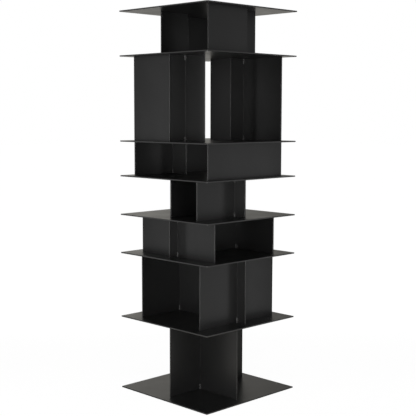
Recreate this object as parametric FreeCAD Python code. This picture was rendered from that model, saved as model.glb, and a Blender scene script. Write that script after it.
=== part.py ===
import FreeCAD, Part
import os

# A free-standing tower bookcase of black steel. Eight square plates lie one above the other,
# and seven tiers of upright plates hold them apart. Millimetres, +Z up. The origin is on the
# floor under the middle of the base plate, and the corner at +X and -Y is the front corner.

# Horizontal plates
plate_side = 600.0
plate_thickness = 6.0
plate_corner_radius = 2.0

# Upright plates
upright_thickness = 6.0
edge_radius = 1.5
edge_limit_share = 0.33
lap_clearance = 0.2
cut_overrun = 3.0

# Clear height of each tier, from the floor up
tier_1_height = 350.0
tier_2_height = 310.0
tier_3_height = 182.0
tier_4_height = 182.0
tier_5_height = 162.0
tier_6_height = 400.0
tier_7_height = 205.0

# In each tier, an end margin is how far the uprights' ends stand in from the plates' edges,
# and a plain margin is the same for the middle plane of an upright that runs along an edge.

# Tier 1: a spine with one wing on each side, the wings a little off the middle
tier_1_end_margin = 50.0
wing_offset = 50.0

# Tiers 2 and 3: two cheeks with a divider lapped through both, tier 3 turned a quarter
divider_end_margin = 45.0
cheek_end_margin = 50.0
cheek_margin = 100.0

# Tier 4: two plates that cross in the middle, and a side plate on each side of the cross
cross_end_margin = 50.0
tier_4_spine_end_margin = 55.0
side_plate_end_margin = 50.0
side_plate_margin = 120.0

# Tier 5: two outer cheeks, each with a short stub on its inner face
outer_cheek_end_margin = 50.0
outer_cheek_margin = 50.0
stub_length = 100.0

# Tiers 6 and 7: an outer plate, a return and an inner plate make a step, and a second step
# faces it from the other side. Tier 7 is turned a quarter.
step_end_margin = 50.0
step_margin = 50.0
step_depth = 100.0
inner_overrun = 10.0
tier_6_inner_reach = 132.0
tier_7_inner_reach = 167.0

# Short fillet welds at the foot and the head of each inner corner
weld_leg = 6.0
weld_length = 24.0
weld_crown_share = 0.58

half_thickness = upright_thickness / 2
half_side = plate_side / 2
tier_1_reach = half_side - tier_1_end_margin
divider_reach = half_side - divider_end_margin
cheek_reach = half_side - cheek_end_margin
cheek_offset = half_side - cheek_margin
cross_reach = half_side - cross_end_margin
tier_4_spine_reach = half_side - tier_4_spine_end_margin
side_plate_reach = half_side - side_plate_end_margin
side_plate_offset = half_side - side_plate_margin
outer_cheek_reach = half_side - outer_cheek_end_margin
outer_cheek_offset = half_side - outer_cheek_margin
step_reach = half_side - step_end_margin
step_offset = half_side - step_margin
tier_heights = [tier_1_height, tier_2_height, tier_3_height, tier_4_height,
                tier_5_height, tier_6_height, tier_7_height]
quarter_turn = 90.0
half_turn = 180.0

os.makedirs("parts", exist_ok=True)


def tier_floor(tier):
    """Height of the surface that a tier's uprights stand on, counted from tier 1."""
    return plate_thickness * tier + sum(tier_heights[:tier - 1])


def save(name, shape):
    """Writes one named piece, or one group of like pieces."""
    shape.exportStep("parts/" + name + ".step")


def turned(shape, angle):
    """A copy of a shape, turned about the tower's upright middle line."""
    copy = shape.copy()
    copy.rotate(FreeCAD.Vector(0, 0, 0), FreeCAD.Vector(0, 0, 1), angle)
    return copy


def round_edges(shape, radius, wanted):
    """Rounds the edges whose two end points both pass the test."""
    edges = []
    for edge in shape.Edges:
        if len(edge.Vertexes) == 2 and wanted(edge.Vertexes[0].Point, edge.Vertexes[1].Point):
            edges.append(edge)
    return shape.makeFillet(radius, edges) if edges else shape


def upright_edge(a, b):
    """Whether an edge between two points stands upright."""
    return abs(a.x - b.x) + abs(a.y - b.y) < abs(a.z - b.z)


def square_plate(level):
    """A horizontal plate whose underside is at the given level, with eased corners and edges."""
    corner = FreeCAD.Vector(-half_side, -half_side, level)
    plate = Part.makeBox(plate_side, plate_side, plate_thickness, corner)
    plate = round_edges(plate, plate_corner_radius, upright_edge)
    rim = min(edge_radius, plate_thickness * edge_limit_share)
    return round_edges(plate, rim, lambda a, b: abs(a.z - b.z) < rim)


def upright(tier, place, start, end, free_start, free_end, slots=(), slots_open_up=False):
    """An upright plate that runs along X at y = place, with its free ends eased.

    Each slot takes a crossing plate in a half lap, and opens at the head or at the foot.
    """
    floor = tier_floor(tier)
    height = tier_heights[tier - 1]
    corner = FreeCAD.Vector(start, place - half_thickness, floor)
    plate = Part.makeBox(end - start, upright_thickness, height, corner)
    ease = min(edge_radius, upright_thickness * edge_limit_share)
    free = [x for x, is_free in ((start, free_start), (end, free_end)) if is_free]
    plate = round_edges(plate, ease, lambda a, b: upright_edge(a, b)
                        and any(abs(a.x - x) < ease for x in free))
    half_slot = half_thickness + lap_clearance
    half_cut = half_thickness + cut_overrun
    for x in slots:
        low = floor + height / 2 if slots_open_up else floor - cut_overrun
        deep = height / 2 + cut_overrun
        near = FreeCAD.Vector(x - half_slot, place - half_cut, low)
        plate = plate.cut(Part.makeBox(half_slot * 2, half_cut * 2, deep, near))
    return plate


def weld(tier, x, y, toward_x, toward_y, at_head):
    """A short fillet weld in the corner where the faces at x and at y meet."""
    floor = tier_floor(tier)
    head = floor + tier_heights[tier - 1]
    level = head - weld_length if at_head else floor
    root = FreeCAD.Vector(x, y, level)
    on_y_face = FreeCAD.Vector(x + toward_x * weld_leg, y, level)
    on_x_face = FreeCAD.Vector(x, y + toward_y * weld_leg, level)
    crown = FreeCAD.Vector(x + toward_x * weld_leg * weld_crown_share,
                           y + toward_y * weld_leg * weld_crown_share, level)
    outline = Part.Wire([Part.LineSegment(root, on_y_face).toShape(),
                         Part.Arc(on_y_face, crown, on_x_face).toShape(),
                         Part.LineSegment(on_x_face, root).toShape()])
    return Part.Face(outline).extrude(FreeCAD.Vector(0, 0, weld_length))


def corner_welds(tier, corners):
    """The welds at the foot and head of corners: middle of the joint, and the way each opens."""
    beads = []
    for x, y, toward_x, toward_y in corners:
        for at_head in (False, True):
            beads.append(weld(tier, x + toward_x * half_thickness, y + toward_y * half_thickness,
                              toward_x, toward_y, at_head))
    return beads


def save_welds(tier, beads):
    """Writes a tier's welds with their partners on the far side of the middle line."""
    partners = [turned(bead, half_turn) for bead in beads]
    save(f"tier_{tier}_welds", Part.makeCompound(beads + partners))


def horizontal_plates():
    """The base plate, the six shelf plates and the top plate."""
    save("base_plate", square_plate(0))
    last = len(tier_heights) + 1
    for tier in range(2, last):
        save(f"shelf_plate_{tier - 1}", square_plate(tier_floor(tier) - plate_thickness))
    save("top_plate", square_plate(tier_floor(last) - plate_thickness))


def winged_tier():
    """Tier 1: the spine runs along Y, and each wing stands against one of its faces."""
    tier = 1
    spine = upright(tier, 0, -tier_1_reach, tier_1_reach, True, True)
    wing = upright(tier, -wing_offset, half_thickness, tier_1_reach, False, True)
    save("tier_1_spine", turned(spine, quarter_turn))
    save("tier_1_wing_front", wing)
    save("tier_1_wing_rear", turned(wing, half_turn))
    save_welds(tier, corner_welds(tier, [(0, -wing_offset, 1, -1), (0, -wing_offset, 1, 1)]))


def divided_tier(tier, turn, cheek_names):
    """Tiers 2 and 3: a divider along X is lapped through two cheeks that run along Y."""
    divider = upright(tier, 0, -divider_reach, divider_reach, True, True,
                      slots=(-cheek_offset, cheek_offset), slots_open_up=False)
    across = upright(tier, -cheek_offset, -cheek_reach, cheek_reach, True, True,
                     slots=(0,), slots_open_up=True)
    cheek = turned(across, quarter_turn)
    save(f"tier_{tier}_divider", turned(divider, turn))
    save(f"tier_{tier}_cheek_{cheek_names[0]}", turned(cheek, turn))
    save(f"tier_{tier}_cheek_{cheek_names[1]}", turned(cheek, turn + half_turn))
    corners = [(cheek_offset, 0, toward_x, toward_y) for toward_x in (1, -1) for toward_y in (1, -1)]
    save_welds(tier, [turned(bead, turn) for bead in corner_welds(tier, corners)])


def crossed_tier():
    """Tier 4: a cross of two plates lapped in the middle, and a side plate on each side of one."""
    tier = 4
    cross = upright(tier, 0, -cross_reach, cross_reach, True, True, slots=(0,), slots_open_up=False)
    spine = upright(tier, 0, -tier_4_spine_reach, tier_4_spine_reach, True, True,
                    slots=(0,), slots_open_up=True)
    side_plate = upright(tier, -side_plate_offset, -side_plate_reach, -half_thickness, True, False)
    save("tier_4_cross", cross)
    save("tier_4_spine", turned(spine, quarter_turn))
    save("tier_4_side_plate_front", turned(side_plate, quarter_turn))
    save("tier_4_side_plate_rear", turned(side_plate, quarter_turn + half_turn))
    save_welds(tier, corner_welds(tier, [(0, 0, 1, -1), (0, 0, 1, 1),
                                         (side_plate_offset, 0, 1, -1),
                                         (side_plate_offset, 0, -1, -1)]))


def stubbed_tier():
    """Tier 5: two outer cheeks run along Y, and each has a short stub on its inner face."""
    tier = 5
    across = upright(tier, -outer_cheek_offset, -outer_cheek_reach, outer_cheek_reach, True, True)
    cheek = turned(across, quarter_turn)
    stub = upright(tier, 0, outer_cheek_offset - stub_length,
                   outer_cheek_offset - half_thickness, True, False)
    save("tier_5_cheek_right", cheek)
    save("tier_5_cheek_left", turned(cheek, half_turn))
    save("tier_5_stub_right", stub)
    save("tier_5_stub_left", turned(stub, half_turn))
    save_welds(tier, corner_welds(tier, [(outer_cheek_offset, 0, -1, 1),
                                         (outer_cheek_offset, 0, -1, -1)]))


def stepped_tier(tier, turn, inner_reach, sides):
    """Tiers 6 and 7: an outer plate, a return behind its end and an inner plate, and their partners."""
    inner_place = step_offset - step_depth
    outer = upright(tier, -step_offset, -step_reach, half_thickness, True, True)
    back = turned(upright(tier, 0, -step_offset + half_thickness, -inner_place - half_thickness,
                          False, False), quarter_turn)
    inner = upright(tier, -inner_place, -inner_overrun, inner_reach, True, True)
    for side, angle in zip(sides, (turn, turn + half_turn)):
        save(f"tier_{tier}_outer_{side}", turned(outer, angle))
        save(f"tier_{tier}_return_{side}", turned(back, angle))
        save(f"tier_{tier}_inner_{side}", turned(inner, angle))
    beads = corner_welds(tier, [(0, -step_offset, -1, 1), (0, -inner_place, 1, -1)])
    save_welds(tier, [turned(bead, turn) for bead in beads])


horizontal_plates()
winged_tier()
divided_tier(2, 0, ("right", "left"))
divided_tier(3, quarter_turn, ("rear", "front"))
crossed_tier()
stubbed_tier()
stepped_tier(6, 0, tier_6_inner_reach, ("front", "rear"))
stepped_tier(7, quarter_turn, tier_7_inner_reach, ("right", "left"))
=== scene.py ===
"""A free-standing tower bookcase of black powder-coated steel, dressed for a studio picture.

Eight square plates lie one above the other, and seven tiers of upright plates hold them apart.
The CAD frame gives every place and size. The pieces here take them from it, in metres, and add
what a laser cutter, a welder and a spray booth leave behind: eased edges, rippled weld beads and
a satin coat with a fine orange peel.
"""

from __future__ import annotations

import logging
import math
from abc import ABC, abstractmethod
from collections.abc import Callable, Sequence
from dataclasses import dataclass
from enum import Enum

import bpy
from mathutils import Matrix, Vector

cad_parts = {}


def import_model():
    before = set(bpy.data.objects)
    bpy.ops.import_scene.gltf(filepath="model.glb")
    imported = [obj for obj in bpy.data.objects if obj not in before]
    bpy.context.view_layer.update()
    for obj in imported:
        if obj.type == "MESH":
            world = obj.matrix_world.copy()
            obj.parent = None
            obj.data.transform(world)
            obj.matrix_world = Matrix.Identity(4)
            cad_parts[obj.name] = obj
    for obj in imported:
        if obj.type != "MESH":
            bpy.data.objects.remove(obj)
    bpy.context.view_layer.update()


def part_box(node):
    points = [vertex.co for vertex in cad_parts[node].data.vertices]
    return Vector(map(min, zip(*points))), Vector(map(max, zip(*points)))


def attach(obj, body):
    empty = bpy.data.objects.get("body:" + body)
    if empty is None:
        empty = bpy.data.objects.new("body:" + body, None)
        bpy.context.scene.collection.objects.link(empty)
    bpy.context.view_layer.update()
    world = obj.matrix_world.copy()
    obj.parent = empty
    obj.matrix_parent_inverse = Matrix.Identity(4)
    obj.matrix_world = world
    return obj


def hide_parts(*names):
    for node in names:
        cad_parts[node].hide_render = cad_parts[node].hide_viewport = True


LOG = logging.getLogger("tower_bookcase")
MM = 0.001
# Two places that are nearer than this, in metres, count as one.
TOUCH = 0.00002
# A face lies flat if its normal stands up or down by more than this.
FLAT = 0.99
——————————
Task | This exercise asks for the lines from the line with "inner_reach, True, True)" to the line with "before = set(bpy.data.objects)", both lines included, set down exactly and with nothing else.

Result of this exercise |
    inner = upright(tier, -inner_place, -inner_overrun, inner_reach, True, True)
    for side, angle in zip(sides, (turn, turn + half_turn)):
        save(f"tier_{tier}_outer_{side}", turned(outer, angle))
        save(f"tier_{tier}_return_{side}", turned(back, angle))
        save(f"tier_{tier}_inner_{side}", turned(inner, angle))
    beads = corner_welds(tier, [(0, -step_offset, -1, 1), (0, -inner_place, 1, -1)])
    save_welds(tier, [turned(bead, turn) for bead in beads])


horizontal_plates()
winged_tier()
divided_tier(2, 0, ("right", "left"))
divided_tier(3, quarter_turn, ("rear", "front"))
crossed_tier()
stubbed_tier()
stepped_tier(6, 0, tier_6_inner_reach, ("front", "rear"))
stepped_tier(7, quarter_turn, tier_7_inner_reach, ("right", "left"))
=== scene.py ===
"""A free-standing tower bookcase of black powder-coated steel, dressed for a studio picture.

Eight square plates lie one above the other, and seven tiers of upright plates hold them apart.
The CAD frame gives every place and size. The pieces here take them from it, in metres, and add
what a laser cutter, a welder and a spray booth leave behind: eased edges, rippled weld beads and
a satin coat with a fine orange peel.
"""

from __future__ import annotations

import logging
import math
from abc import ABC, abstractmethod
from collections.abc import Callable, Sequence
from dataclasses import dataclass
from enum import Enum

import bpy
from mathutils import Matrix, Vector

cad_parts = {}


def import_model():
    before = set(bpy.data.objects)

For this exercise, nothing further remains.